> WHAT YOU HAVE TO DO
Take the lines from the one bearing "Turn this picture" to the one bearing "# The clamp", inclusive, and reproduce them exactly; include no other line.

Stored items from a collection:
* * * * *

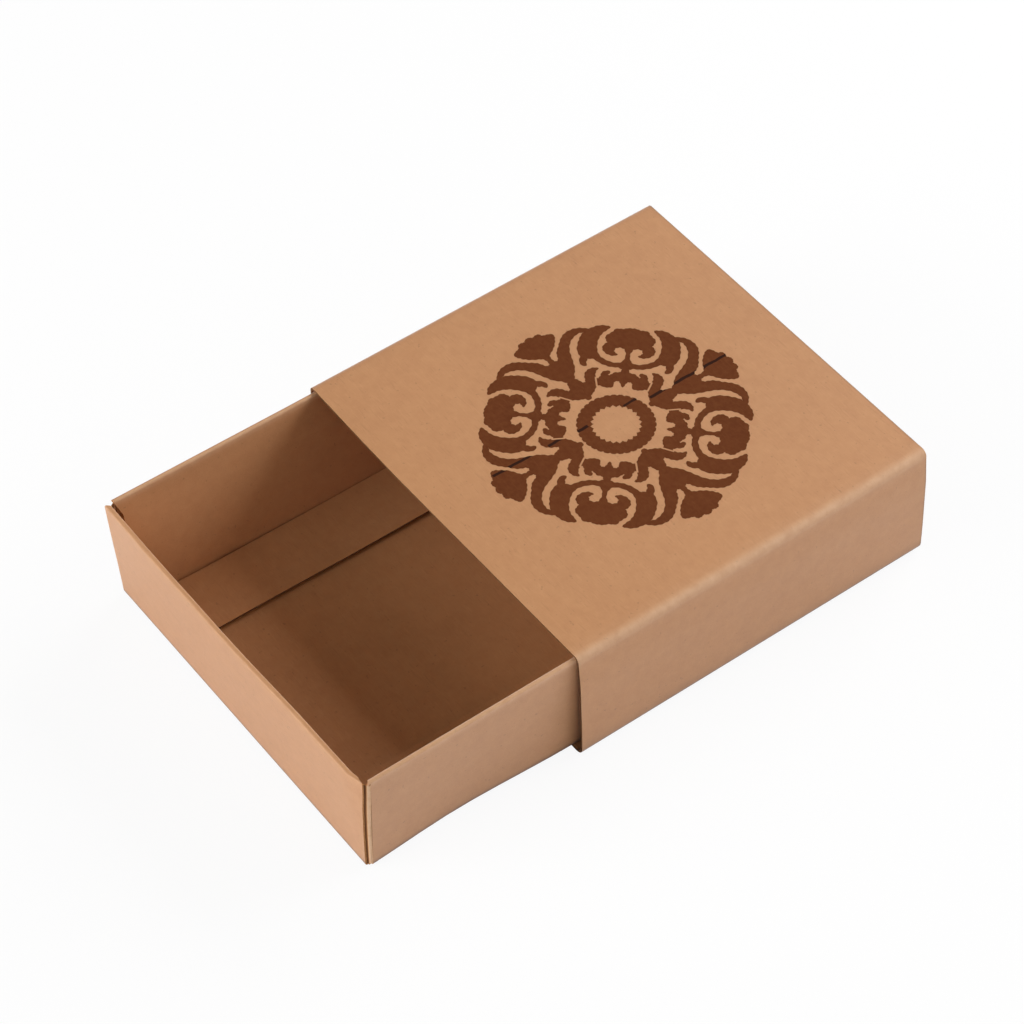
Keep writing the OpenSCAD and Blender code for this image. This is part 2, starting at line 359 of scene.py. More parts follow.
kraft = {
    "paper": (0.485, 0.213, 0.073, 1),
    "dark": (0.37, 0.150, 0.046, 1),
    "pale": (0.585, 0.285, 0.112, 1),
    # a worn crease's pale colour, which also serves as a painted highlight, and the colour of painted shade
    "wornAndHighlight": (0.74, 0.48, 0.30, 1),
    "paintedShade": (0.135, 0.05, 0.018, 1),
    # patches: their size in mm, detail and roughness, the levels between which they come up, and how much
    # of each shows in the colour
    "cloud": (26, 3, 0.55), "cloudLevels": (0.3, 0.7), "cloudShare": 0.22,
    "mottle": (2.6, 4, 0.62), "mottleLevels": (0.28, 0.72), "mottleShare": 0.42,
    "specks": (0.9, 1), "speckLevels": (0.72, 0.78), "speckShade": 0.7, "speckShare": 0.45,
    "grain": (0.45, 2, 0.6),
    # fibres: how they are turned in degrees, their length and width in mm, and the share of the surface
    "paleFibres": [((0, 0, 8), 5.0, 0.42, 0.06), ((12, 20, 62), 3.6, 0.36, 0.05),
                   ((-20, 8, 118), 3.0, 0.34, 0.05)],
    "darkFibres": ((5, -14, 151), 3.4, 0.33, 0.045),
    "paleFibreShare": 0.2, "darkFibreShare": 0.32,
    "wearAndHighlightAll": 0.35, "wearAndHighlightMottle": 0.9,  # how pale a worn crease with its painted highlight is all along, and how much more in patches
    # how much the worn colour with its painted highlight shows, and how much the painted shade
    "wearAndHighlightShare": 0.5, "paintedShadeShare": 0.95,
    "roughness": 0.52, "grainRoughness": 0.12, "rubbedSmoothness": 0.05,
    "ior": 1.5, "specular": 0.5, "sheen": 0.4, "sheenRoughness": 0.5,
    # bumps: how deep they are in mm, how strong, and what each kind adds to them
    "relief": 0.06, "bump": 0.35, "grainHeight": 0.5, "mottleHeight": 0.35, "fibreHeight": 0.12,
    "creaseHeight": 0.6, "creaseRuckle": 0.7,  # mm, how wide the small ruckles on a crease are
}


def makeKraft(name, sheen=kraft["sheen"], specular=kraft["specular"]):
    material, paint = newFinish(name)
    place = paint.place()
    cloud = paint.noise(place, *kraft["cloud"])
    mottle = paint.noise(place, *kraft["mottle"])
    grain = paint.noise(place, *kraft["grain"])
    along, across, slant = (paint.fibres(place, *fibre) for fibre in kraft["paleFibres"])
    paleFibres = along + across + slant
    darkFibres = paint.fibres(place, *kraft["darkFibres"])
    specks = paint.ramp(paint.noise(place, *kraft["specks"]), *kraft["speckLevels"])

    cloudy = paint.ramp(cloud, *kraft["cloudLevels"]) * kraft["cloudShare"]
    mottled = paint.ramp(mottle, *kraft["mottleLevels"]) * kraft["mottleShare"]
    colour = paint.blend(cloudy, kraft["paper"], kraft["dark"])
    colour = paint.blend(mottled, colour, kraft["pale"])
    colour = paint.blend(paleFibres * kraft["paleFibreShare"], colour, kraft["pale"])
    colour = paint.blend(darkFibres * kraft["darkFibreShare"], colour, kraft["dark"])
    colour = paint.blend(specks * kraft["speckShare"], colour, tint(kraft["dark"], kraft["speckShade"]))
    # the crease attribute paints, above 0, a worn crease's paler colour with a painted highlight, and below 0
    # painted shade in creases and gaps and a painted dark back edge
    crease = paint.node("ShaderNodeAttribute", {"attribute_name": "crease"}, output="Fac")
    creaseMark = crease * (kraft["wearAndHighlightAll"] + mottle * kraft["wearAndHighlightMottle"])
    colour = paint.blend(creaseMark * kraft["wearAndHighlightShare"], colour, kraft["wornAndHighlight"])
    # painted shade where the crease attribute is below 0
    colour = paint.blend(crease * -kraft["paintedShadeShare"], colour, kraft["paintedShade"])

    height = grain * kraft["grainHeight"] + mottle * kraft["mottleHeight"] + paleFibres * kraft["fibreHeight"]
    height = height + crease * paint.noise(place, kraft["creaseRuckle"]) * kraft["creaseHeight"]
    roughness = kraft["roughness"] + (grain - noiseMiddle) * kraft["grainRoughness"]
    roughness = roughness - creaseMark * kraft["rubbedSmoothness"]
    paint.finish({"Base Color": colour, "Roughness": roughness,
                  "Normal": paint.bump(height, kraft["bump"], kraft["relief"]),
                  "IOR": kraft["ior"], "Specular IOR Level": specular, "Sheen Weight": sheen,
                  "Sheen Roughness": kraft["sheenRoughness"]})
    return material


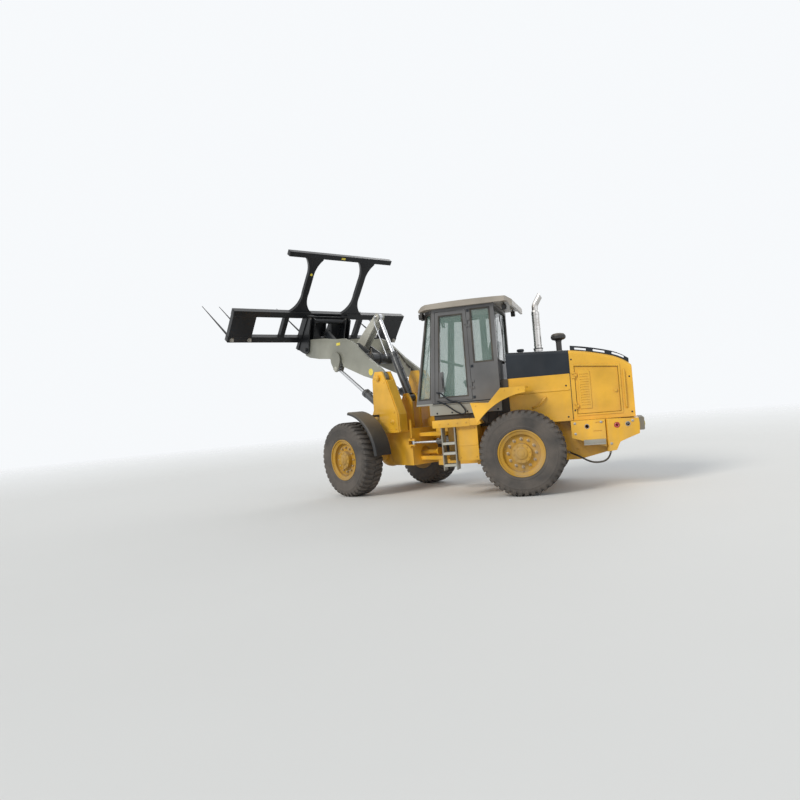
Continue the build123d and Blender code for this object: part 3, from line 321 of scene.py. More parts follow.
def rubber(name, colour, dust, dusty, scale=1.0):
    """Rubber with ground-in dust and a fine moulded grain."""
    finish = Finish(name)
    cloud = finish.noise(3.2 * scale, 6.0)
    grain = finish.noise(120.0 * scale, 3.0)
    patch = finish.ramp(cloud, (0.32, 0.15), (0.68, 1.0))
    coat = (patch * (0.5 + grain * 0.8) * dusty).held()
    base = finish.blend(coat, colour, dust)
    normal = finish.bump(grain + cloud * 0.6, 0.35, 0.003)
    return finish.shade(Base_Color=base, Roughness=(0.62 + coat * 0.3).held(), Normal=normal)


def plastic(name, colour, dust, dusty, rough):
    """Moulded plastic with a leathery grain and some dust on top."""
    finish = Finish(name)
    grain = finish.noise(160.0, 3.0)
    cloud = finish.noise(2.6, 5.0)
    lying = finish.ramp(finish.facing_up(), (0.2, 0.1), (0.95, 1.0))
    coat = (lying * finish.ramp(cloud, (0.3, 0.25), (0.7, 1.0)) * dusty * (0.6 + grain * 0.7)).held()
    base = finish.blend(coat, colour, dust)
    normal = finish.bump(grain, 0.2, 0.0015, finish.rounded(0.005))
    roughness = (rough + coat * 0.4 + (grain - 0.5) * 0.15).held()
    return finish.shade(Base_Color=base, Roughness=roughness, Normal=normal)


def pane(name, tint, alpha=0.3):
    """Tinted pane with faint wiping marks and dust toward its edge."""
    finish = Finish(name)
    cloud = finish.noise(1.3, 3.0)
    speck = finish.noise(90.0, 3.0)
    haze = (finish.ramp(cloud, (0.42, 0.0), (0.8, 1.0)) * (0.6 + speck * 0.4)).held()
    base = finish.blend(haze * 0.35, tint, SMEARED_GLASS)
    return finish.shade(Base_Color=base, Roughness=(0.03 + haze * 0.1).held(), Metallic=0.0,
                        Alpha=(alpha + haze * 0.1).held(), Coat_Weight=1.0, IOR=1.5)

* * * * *

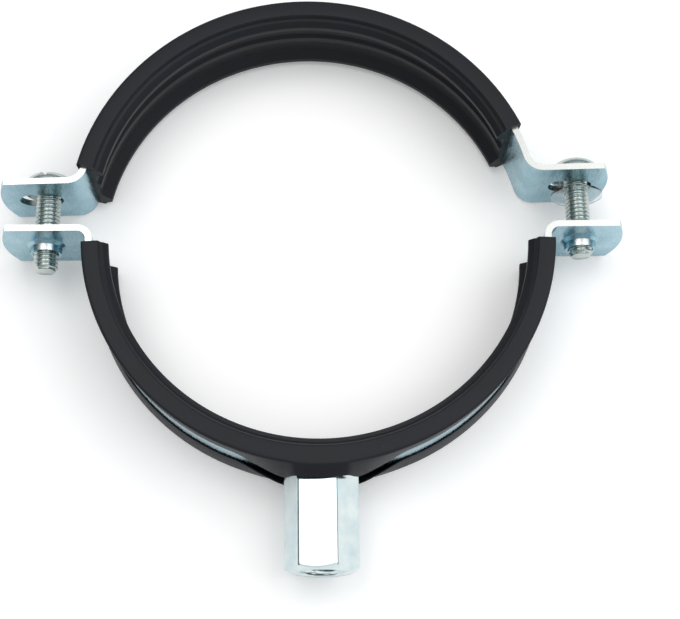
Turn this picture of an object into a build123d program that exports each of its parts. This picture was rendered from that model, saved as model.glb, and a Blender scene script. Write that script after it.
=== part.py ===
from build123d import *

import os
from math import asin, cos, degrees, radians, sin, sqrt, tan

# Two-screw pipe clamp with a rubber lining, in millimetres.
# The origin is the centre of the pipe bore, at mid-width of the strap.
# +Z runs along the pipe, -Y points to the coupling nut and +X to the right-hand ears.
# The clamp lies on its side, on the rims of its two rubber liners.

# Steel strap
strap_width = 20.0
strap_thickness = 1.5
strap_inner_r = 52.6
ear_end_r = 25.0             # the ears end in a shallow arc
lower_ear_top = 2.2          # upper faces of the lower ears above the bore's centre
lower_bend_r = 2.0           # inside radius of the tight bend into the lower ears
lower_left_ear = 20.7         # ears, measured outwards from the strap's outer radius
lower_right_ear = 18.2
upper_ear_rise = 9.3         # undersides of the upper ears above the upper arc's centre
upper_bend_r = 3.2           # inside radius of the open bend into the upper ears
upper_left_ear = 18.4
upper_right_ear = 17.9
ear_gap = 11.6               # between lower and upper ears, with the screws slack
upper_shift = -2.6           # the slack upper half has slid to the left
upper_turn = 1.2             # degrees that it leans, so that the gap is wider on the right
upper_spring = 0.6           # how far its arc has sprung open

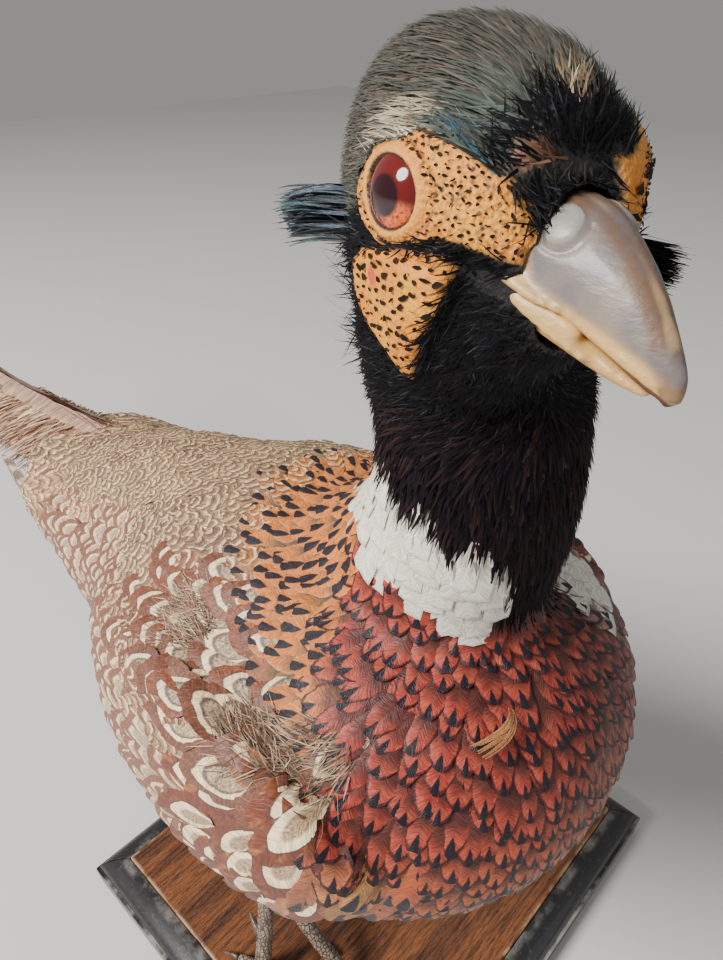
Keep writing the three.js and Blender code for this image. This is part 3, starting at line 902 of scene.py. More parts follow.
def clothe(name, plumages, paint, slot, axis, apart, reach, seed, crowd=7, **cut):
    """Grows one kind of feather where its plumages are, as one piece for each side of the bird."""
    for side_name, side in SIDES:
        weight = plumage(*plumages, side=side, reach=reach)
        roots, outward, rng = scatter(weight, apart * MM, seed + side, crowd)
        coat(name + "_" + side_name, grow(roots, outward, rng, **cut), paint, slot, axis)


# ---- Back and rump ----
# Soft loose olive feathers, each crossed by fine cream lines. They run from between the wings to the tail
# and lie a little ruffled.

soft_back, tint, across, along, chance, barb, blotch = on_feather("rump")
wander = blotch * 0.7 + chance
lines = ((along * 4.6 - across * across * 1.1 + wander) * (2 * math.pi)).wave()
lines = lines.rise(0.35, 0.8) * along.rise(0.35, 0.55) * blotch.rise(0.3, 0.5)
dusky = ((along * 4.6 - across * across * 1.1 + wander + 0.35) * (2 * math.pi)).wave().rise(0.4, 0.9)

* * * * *

> RESPONSE TO THE EXERCISE
Turn this picture of an object into a build123d program that exports each of its parts. This picture was rendered from that model, saved as model.glb, and a Blender scene script. Write that script after it.
=== part.py ===
from build123d import *

import os
from math import asin, cos, degrees, radians, sin, sqrt, tan

# Two-screw pipe clamp with a rubber lining, in millimetres.
# The origin is the centre of the pipe bore, at mid-width of the strap.
# +Z runs along the pipe, -Y points to the coupling nut and +X to the right-hand ears.
# The clamp lies on its side, on the rims of its two rubber liners.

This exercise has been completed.